Q5: How do you version a large training dataset in a way that is compatible with git?

Git is designed for text and small binary files. Committing a 100 GB Parquet training dataset to git would bloat the repository and make every git clone take hours.

DVC (Data Version Control) solves this by storing the large file in a remote storage backend (S3, GCS, Azure Blob) and committing only a lightweight .dvc pointer file to git. The pointer file contains the file path, size, and MD5 hash. When you check out a specific git commit, DVC reads the pointer and downloads exactly the right file version from S3 with dvc pull.
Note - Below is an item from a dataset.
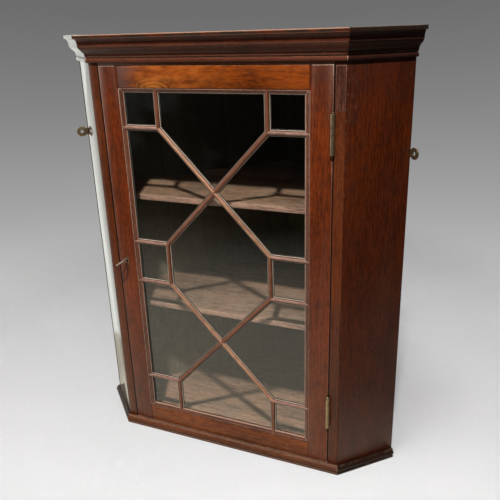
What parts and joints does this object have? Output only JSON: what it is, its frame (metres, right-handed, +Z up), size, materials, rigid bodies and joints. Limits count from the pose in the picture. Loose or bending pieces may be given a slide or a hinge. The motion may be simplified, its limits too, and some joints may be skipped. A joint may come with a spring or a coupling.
{
  "type": "corner cupboard",
  "caption": "Hanging corner cupboard with slanted sides, a moulded cornice and base, shelves, and a lockable astragal-glazed door.",
  "frame": {"origin": "middle of the plan's bounding box, on the underside of the base", "axes": "+X to the right seen from the front, +Y to the back, into the corner of the room, +Z up"},
  "size_m": [0.799, 0.523, 0.9517],
  "materials": {
    "mahogany": "French polished, worn at the edges",
    "mahogany_side": "French polished, darker, with fine grain",
    "pine": "plain old softwood, dusty",
    "painted_pine": "dull dark grey-green paint inside",
    "glass": "thin, clear, slightly uneven",
    "brass": "aged, dull",
    "steel": "dark, worn bright on the edges"
  },
  "bodies": {
    "case": {"cornice_front": "mahogany", "base_moulding_front": "mahogany", "base_moulding_left": "mahogany", "base_moulding_right": "mahogany", "post_left": "mahogany", "post_right": "mahogany", "return_left": "mahogany_side", "cornice_left": "mahogany_side", "back_board_left": "painted_pine", "hanging_plate_left": "brass", "return_right": "mahogany_side", "cornice_right": "mahogany_side", "back_board_right": "painted_pine", "hanging_plate_right": "brass", "top_board": "pine", "bottom_board": "pine", "shelf_upper": "pine", "shelf_lower": "pine", "hinge_upper_case_leaf": "brass", "hinge_lower_case_leaf": "brass"},
    "door": {"door_stile_left": "mahogany", "door_stile_right": "mahogany", "door_rail_top": "mahogany", "door_rail_bottom": "mahogany", "bar_level_left_1": "mahogany", "bar_level_left_2": "mahogany", "bar_level_left_3": "mahogany", "bar_level_left_4": "mahogany", "bar_upright_left_1": "mahogany", "bar_upright_left_2": "mahogany", "bar_upright_left_3": "mahogany", "bar_slant_upper_left": "mahogany", "bar_slant_lower_left": "mahogany", "pane_left_1": "glass", "pane_left_2": "glass", "pane_left_3": "glass", "pane_left_4": "glass", "pane_left_5": "glass", "bar_level_right_1": "mahogany", "bar_level_right_2": "mahogany", "bar_level_right_3": "mahogany", "bar_level_right_4": "mahogany", "bar_upright_right_1": "mahogany", "bar_upright_right_2": "mahogany", "bar_upright_right_3": "mahogany", "bar_slant_upper_right": "mahogany", "bar_slant_lower_right": "mahogany", "pane_right_1": "glass", "pane_right_2": "glass", "pane_right_3": "glass", "pane_right_4": "glass", "pane_right_5": "glass", "pane_centre_top": "glass", "pane_centre_middle": "glass", "pane_centre_foot": "glass", "hinge_upper_door_leaf": "brass", "hinge_lower_door_leaf": "brass", "lock_case": "brass"},
    "key": {"key": "steel"},
    "bolt": {"lock_bolt": "brass"}
  },
  "joints": [
    {"name": "door_swing", "type": "hinge", "parent": "case", "child": "door", "pos_m": [0.2533, -0.22629, 0.4585], "axis": [0, 0, 1], "range_deg": [0, 170]},
    {"name": "key_turn", "type": "hinge", "parent": "door", "child": "key", "pos_m": [-0.232, -0.22149, 0.4615], "axis": [0, -1, 0], "range_deg": [0, 180]},
    {"name": "bolt_slide", "type": "slide", "parent": "door", "child": "bolt", "axis": [-1, 0, 0], "range_m": [0, 0.008]}
  ],
  "couplings": [
    {"joint": "bolt_slide", "follows": "key_turn", "m_per_rad": 0.002546}
  ]
}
For datasets that are generated by a pipeline (rather than uploaded directly), DVC Pipelines allow you to define the generation steps as a DAG and version both the generation logic and the output. Running dvc repro re-executes only the stages whose inputs have changed, giving you Make-like incremental computation for data pipelines. The combination of git (code) + DVC (data) provides atomic versioning: git checkout train-v2.1 + dvc pull gives you the exact code and data together.


Summary

Reproducibility in ML requires four layers: code (git), data (DVC checksums), environment (Docker with pinned versions), and random seeds (explicit seeding of Python, NumPy, PyTorch, and CUDA). Missing any one layer means you cannot recreate a historical model. Auditability goes further: every production prediction must be logged with its input features, model version, and SHAP-based explanation, stored in an immutable append-only store. GDPR requires the ability to explain any decision to the individual affected. SR 11-7 (financial regulation) requires model inventory, independent validation, ongoing monitoring, and full documentation. These are engineering requirements, not bureaucratic overhead - the cost of implementing them upfront is a fraction of the cost of reconstructing a model retroactively under regulatory scrutiny.